Notre stratégie éditoriale se fait dans le temps, nous y croyons. Nous savons que le public ne vient pas du jour au lendemain. Nous donnons du temps au spectacle vivant, pour qu’il puisse s'installer progressivement. Pour Culturebox, il en va de même : nous ne nous interdisons rien. Il faut aussi bien se dire qu’il n’y a pas de recette toute faite, justement parce que nous travaillons sur une matière vivante.
Notre article de décryptage sur la situation avant la crise du Covid-19 : "Opéra et musique classique à la TV : ce qui passe, ce qui ne passe pas"
Culturebox a été lancée sur la TNT le 1er février, avez-vous déjà les premiers chiffres d’audience ?
Il n’y a pas de mesure d’audience sur cette chaîne [comme il n'y en avait pas pour la chaîne France Ô qui occupait précédemment ce Canal 19 de la TNT, ndlr], mais nous avons beaucoup de retours et de réactions positives. L’absence de mesures d’audience signifie aussi que, pour la première fois, nous ne sommes pas sur un système d’audimat. Nous avançons, sans la pression de l’audience, en même temps que le spectacle et c’est ce qui singularise cette chaîne. La télévision s’inscrit pour la première fois dans la dynamique du spectacle. C’est la seule chaîne qui soit aussi vivante et réactive, pour le spectacle vivant.
Quels sont les projets de France Télévisions pour la suite et la sortie de crise ?
Nous travaillons toujours sur de nouveaux projets et de nouvelles écritures qui sont très chers à Michel Field. Il faut essayer de donner un nouveau souffle au spectacle vivant : pour continuer à sortir le spectacle vivant des sentiers battus et des habitudes. L'éclectisme est une volonté très forte pour nous, sans rien abandonner : travailler sur les concepts, les écritures, le mode de filmage. La télévision doit pouvoir proposer de nouvelles lectures, aller chercher de nouveaux publics pour le spectacle vivant : s’adresser à tous. Donner envie d’aller au spectacle.
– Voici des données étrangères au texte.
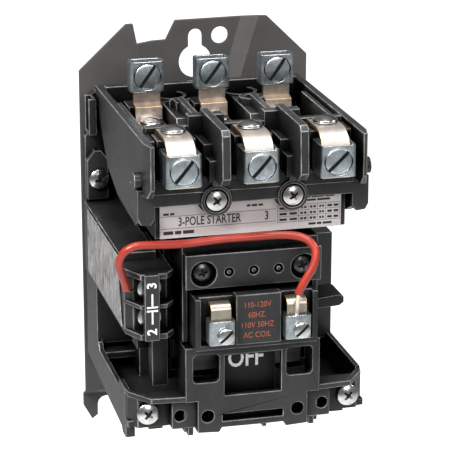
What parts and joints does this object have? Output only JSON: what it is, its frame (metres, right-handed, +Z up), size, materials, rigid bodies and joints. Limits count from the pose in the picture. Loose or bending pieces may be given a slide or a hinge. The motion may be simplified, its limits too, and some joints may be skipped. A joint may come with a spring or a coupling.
{
  "type": "magnetic motor starter",
  "caption": "Open three-pole magnetic motor starter: moulded contact block over a solenoid coil on a keyhole mounting plate, with a lifting contact carrier.",
  "frame": {"origin": "back face of the mounting plate's centre tongue, on the plate's centreline, 3 mm below the keyhole: the plane of the panel it is screwed to", "axes": "+X right seen from the front, +Y into the panel, +Z up"},
  "size_m": [0.0911, 0.108, 0.1565],
  "materials": {
    "plate_paint": "satin dark grey",
    "phenolic": "moulded black phenolic with a slight sheen",
    "carrier_plastic": "moulded black",
    "coil_resin": "moulded black resin",
    "steel": "plain steel",
    "label_foil": "printed foil",
    "wire_jacket": "soft red insulation",
    "tinned_brass": "tinned brass",
    "bronze": "dull bronze",
    "zinc": "bright zinc plate",
    "nickel": "nickel plate"
  },
  "bodies": {
    "starter_body": {"mounting_plate": "plate_paint", "base_housing": "phenolic", "contact_block": "phenolic", "coil_cover": "phenolic", "coil": "coil_resin", "magnet_yoke": "steel", "aux_contact_block": "phenolic", "side_label": "label_foil", "jumper_wire": "wire_jacket", "nameplate": "label_foil", "load_strap_left": "tinned_brass", "line_strap_left": "bronze", "load_lug_left": "zinc", "line_lug_left": "zinc", "load_strap_screw_left": "nickel", "line_strap_screw_left": "nickel", "load_strap_middle": "tinned_brass", "line_strap_middle": "bronze", "load_lug_middle": "zinc", "line_lug_middle": "zinc", "load_strap_screw_middle": "nickel", "line_strap_screw_middle": "nickel", "load_strap_right": "tinned_brass", "line_strap_right": "bronze", "load_lug_right": "zinc", "line_lug_right": "zinc", "load_strap_screw_right": "nickel", "line_strap_screw_right": "nickel", "coil_strap_left": "tinned_brass", "coil_lug_left": "zinc", "captive_screw_left": "nickel", "cover_screw_left": "steel", "foot_screw_left": "nickel", "flange_screw_left": "nickel", "coil_strap_right": "tinned_brass", "coil_lug_right": "zinc", "captive_screw_right": "nickel", "cover_screw_right": "steel", "foot_screw_right": "nickel", "flange_screw_right": "nickel"},
    "carrier": {"contact_carrier": "carrier_plastic", "armature": "steel", "moving_contact_left": "nickel", "moving_contact_middle": "nickel", "moving_contact_right": "nickel", "contact_spring_left": "steel", "contact_spring_middle": "steel", "contact_spring_right": "steel"},
    "aux_plunger": {"aux_plunger": "carrier_plastic"},
    "load_lug_screw_left": {"load_lug_screw_left": "zinc"},
    "line_lug_screw_left": {"line_lug_screw_left": "zinc"},
    "load_lug_screw_middle": {"load_lug_screw_middle": "zinc"},
    "line_lug_screw_middle": {"line_lug_screw_middle": "zinc"},
    "load_lug_screw_right": {"load_lug_screw_right": "zinc"},
    "line_lug_screw_right": {"line_lug_screw_right": "zinc"},
    "coil_lug_screw_left": {"coil_lug_screw_left": "zinc"},
    "coil_lug_screw_right": {"coil_lug_screw_right": "zinc"},
    "aux_terminal_screw_upper": {"aux_terminal_screw_upper": "nickel"},
    "aux_terminal_screw_lower": {"aux_terminal_screw_lower": "nickel"}
  },
  "joints": [
    {"name": "carrier_lift", "type": "slide", "parent": "starter_body", "child": "carrier", "axis": [0, 0, 1], "range_m": [0, 0.0055]},
    {"name": "aux_push", "type": "slide", "parent": "starter_body", "child": "aux_plunger", "axis": [0, 0, 1], "range_m": [0, 0.0055]},
    {"name": "load_lug_left_turn", "type": "hinge", "parent": "starter_body", "child": "load_lug_screw_left", "pos_m": [-0.0264, -0.1018, -0.003], "axis": [0, -1, 0], "range_deg": [0, 810]},
    {"name": "line_lug_left_turn", "type": "hinge", "parent": "starter_body", "child": "line_lug_screw_left", "pos_m": [-0.0239, -0.0341, 0.0131], "axis": [0, -1, 0], "range_deg": [0, 810]},
    {"name": "load_lug_middle_turn", "type": "hinge", "parent": "starter_body", "child": "load_lug_screw_middle", "pos_m": [0, -0.1018, -0.003], "axis": [0, -1, 0], "range_deg": [0, 810]},
    {"name": "line_lug_middle_turn", "type": "hinge", "parent": "starter_body", "child": "line_lug_screw_middle", "pos_m": [0, -0.0341, 0.0131], "axis": [0, -1, 0], "range_deg": [0, 810]},
    {"name": "load_lug_right_turn", "type": "hinge", "parent": "starter_body", "child": "load_lug_screw_right", "pos_m": [0.0264, -0.1018, -0.003], "axis": [0, -1, 0], "range_deg": [0, 810]},
    {"name": "line_lug_right_turn", "type": "hinge", "parent": "starter_body", "child": "line_lug_screw_right", "pos_m": [0.0239, -0.0341, 0.0131], "axis": [0, -1, 0], "range_deg": [0, 810]},
    {"name": "coil_lug_left_turn", "type": "hinge", "parent": "starter_body", "child": "coil_lug_screw_left", "pos_m": [-0.0123, -0.1028, -0.0616], "axis": [0, -1, 0], "range_deg": [0, 810]},
    {"name": "coil_lug_right_turn", "type": "hinge", "parent": "starter_body", "child": "coil_lug_screw_right", "pos_m": [0.0143, -0.1028, -0.0616], "axis": [0, -1, 0], "range_deg": [0, 810]},
    {"name": "aux_terminal_upper_turn", "type": "hinge", "parent": "starter_body", "child": "aux_terminal_screw_upper", "pos_m": [-0.0352, -0.0863, -0.0476], "axis": [0, -1, 0], "range_deg": [0, 810]},
    {"name": "aux_terminal_lower_turn", "type": "hinge", "parent": "starter_body", "child": "aux_terminal_screw_lower", "pos_m": [-0.0352, -0.0863, -0.058], "axis": [0, -1, 0], "range_deg": [0, 810]}
  ],
  "couplings": [
    {"joint": "aux_push", "follows": "carrier_lift", "ratio": 1}
  ]
}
Votre stratégie de développement inclut-elle la mise en place de relations de fidélité avec des artistes qui peuvent devenir les ambassadeurs de leur discipline ?
Absolument, je suis pour ma part au service du spectacle vivant depuis 14 ans et nous avons pu nouer des relations exceptionnelles avec les artistes. Alors qu’au début, il y avait une grande méfiance entre ces mondes : la présence même des caméras, les éclairages pour la télévision gênaient les artistes. Aujourd’hui nous avançons main dans la main grâce à cette relation forte, c’est aussi cela qui permet une chaîne telle que Culturebox. Nous avons vaincu la méfiance et les artistes nous apportent désormais leurs projets pour en discuter, pour avancer ensemble. Ces échanges sont de précieux joyaux, et nous travaillons tous les jours pour entretenir ces relations qui font le lien entre artistes et monde audiovisuel. Nous savons combien ce monde artistique peut être fragile alors même qu’il est composé de personnalités exceptionnelles à la force incroyable. Nous devons les accompagner ainsi, dans la confiance, au quotidien.